Spirit of Change 20th anniversary issue reprint from Fall 1988

Legends offer a more personal portrait of an area’s character than can conveyed by the facts and figures of pure history. The Nipmuck people of southern New England have preserved much of their sacred wisdom, philosophy and sense of cultural identity through the stories passed along orally from generation to generation.

Chaubunagungamaug (Webster Lake) was at the hub of all major trails between various tribal territories and was considered neutral ground even in times of conflict. Legends refer to the area as a sacred place or Manitoo-ock. Several stone sweat lodges can still be found in the vicinity of the lake.

It had not always been peaceful at Chaubunagungamaug. At one time there had been enmity between the three largest tribes in the area. Although they would not fight in the immediate vicinity of the lake there were frequent skirmishes in the forests and along the trails. To avoid serious conflict an agreement had been made giving the Mohegans access to the northern part of the lake, the Narragansetts would be permitted to use the southern waters and the Nipmucks would be allowed to use the middle body. This is the origin of the “I fish on my side, you fish on your side” version of the lake’s name.

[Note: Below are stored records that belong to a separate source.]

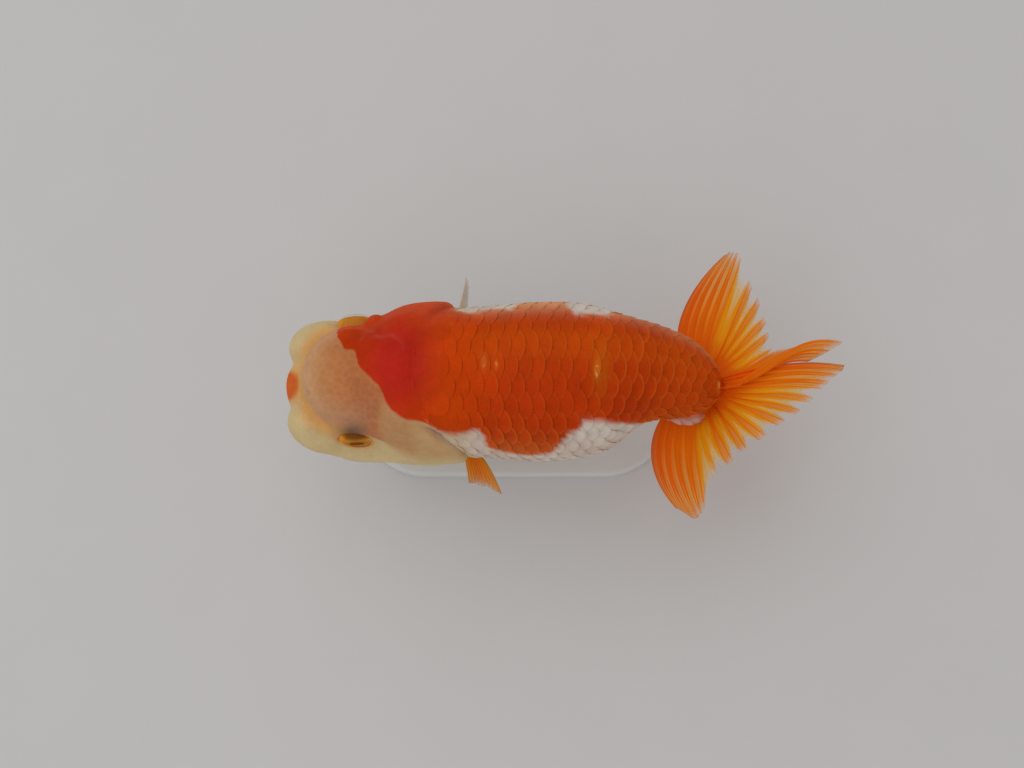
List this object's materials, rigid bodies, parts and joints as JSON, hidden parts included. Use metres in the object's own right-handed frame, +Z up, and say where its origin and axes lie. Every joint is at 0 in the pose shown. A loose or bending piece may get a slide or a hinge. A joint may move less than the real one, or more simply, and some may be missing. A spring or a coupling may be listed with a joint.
{
  "type": "goldfish model on a display stand",
  "caption": "Life-size ranchu goldfish, hooded head, no back fin and a double tail, red-orange and white, swimming level on a flat base with short rods.",
  "frame": {"origin": "middle of the underside of the stand's base", "axes": "+Z up; the head points to -X and the tail to +X; the fish's left side faces -Y"},
  "size_m": [0.138, 0.0685, 0.0728],
  "materials": {
    "head_skin": "wet skin with soft lumps",
    "body_skin": "wet overlapping scales",
    "lips": "wet skin",
    "eyes": "clear and wet over a metallic ring",
    "orange_fins": "thin ribbed membrane, clear towards the edge",
    "pale_fins": "thin ribbed membrane, nearly clear",
    "stand_base": "matt white lacquer",
    "stand_rods": "satin"
  },
  "bodies": {
    "root": {"head": "head_skin", "wen_crown": "head_skin", "wen_cheek_left": "head_skin", "wen_cheek_right": "head_skin", "lip_upper": "lips", "lip_lower": "lips", "gill_cover_left": "head_skin", "gill_cover_right": "body_skin", "trunk": "body_skin", "tail_stalk": "body_skin", "eye_left": "eyes", "eye_right": "eyes", "tail_fin_right_lower": "orange_fins", "tail_fin_right_upper": "orange_fins", "tail_fin_left_upper": "orange_fins", "tail_fin_left_lower": "orange_fins", "pectoral_fin_left": "orange_fins", "pectoral_fin_right": "pale_fins", "pelvic_fin_left": "pale_fins", "pelvic_fin_right": "pale_fins", "anal_fin_left": "pale_fins", "anal_fin_right": "pale_fins", "stand_base": "stand_base", "stand_rod_front": "stand_rods", "stand_rod_back": "stand_rods"}
  },
  "joints": []
}
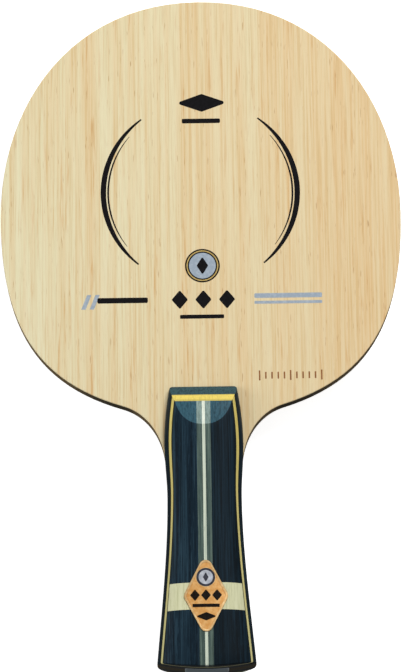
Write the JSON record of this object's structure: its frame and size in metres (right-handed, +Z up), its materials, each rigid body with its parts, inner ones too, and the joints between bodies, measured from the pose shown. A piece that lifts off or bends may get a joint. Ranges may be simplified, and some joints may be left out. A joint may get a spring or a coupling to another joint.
{
  "type": "table tennis blade",
  "caption": "Bare table tennis blade with a rounded laminated wooden head and a flared handle of striped laminated scales, with an inlaid badge near its domed butt.",
  "frame": {"origin": "on the surface that the blade lies on, under the middle of its length and width", "axes": "+Y from the butt of the handle to the tip of the head; +Z up, out of the front face, which has the badge; +X to the right seen from the front"},
  "size_m": [0.15, 0.257, 0.0241],
  "materials": {
    "face_wood": "smooth sanded bare veneer",
    "inner_wood": "bare veneer, seen only at its edge",
    "core_wood": "light bare core wood, seen only at its edge",
    "fibre": "resin-bound woven fibre, seen only at its edge",
    "blue_wood": "dyed dark blue veneer, satin",
    "gold_wood": "dyed yellow veneer, satin",
    "grey_wood": "dyed grey-green veneer, satin",
    "white_wood": "bleached veneer, satin",
    "cream_wood": "pale yellow-green veneer, satin",
    "badge_metal": "copper-coloured, satin with bright rim",
    "label_foil": "plain blue-grey foil",
    "print_ink": "thin printed marks on the face"
  },
  "bodies": {
    "root": {"front_face_veneer": "face_wood", "front_fibre_ply": "fibre", "front_inner_veneer": "inner_wood", "core_ply": "core_wood", "rear_inner_veneer": "inner_wood", "rear_fibre_ply": "fibre", "rear_face_veneer": "face_wood", "front_scale_base": "blue_wood", "front_scale_accent": "gold_wood", "front_cross_band": "cream_wood", "front_panel_lower_left": "blue_wood", "front_stripe_lower_left": "grey_wood", "front_panel_lower_right": "blue_wood", "front_stripe_lower_right": "grey_wood", "front_centre_line_lower": "white_wood", "front_panel_upper_left": "blue_wood", "front_stripe_upper_left": "grey_wood", "front_panel_upper_right": "blue_wood", "front_stripe_upper_right": "grey_wood", "front_centre_line_upper": "white_wood", "rear_scale_base": "blue_wood", "rear_scale_accent": "gold_wood", "rear_cross_band": "cream_wood", "rear_panel_lower_left": "blue_wood", "rear_stripe_lower_left": "grey_wood", "rear_panel_lower_right": "blue_wood", "rear_stripe_lower_right": "grey_wood", "rear_centre_line_lower": "white_wood", "rear_panel_upper_left": "blue_wood", "rear_stripe_upper_left": "grey_wood", "rear_panel_upper_right": "blue_wood", "rear_stripe_upper_right": "grey_wood", "rear_centre_line_upper": "white_wood", "handle_badge": "badge_metal", "butt_label": "label_foil"}
  },
  "joints": []
}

Many years before the Europeans came, there was a courageous chief named Chatanook who was greatly admired not only by his Nipmuck people but by the neighboring nations as well. One spring when Chatanook was in one of the sweat lodges (pesuponcks) preparing for the Sesquanakeeswush (New Year’s ceremony) a vision came to him. He saw how the sacred lake had once been three separate waters but had come together as one great and beautiful body with a kindly and benevolent spirit. Wasn’t it the will of the lake’s manitoo that the three great nations should become one people?

Following his purification, Chatanook called a council of the Nipmuck, Mohegan and Narragansett leaders along with their wives and children. The sacred pipe was passed and prayers were offered. Then Chief Chatanook told of his vision of brotherhood and unity between the three nations. For three days the leaders shared their meals, exchanged gifts, smoked together and became good friends. On the evening of the third day the joint council met again and the Nipmucks, Narragansetts and Mohegans became as one people.

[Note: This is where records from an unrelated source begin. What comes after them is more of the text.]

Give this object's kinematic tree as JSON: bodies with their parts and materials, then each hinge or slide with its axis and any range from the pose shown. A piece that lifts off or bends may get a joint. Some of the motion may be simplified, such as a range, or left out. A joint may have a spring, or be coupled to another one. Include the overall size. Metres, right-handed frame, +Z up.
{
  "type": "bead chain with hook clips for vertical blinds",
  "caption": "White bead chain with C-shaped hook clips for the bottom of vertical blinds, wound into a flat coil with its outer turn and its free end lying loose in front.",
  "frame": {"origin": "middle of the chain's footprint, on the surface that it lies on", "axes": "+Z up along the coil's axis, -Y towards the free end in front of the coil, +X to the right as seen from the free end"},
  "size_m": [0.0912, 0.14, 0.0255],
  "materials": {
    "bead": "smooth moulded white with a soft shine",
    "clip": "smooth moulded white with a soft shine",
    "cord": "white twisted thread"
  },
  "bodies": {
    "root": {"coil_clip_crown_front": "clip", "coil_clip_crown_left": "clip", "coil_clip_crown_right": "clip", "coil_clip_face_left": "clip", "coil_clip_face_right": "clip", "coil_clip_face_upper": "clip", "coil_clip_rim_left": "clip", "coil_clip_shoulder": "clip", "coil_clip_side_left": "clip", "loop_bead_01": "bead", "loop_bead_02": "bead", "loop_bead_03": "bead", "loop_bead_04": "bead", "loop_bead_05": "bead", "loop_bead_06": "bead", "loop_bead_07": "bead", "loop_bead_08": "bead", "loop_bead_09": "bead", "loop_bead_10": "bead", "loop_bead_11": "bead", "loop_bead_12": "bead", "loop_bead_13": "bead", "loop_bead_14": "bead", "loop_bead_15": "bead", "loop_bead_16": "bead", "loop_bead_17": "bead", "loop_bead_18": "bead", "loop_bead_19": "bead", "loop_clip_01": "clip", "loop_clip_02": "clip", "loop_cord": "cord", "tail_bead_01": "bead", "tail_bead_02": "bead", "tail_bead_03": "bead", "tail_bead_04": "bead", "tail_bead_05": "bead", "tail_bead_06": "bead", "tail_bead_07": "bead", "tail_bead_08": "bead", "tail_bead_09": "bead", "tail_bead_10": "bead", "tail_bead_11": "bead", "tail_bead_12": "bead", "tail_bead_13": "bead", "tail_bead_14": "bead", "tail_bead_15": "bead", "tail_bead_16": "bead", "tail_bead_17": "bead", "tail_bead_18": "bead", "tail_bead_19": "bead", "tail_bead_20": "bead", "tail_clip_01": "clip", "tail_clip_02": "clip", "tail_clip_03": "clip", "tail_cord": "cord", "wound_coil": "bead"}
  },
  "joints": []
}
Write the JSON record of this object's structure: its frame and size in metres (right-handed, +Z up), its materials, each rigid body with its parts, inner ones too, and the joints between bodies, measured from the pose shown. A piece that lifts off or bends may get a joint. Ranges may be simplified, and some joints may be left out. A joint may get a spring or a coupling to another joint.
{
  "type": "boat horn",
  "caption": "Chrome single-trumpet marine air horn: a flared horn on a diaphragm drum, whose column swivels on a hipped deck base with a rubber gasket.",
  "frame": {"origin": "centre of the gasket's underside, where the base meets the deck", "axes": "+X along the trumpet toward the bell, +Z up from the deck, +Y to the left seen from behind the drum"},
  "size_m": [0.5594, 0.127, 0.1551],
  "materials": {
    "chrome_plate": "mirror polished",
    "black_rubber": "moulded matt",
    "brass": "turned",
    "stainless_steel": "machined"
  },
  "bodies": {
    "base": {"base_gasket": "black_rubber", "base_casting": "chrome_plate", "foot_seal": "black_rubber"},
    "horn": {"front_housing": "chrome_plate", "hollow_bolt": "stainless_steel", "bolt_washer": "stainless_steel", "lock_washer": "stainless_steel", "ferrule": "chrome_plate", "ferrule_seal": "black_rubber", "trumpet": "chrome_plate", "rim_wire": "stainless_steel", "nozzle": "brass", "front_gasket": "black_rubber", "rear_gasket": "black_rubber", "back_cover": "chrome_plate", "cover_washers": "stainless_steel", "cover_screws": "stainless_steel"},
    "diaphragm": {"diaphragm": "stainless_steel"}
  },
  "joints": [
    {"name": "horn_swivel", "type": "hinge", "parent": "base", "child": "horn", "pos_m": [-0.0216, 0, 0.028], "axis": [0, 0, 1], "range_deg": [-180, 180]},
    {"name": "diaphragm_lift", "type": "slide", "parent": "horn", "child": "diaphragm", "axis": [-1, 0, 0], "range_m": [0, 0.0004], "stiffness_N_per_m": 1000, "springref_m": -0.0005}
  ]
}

There is still peace and unity among these nations and each year when the New Year ceremony is observed the spirit of Chatanook visits the shores of Chaubunagungamaug to see that all is well with his people.

How the Nipmucks Got Their Name
“Nipmuck” is a derivative of the compound Algonquin word made of nippe (fresh water, as an inland lake or pond) and amaug (literally, “fish takenby a hook”). Prior to colonial times all of the inland tribes were spoken of as “fresh water” people in contrast to the coastal nations. The reference to “fish taken from an inland lake” (Nippeamaug) probably relates to the plentiful supply of fish in the sacred waters of Chaubunagungamaug.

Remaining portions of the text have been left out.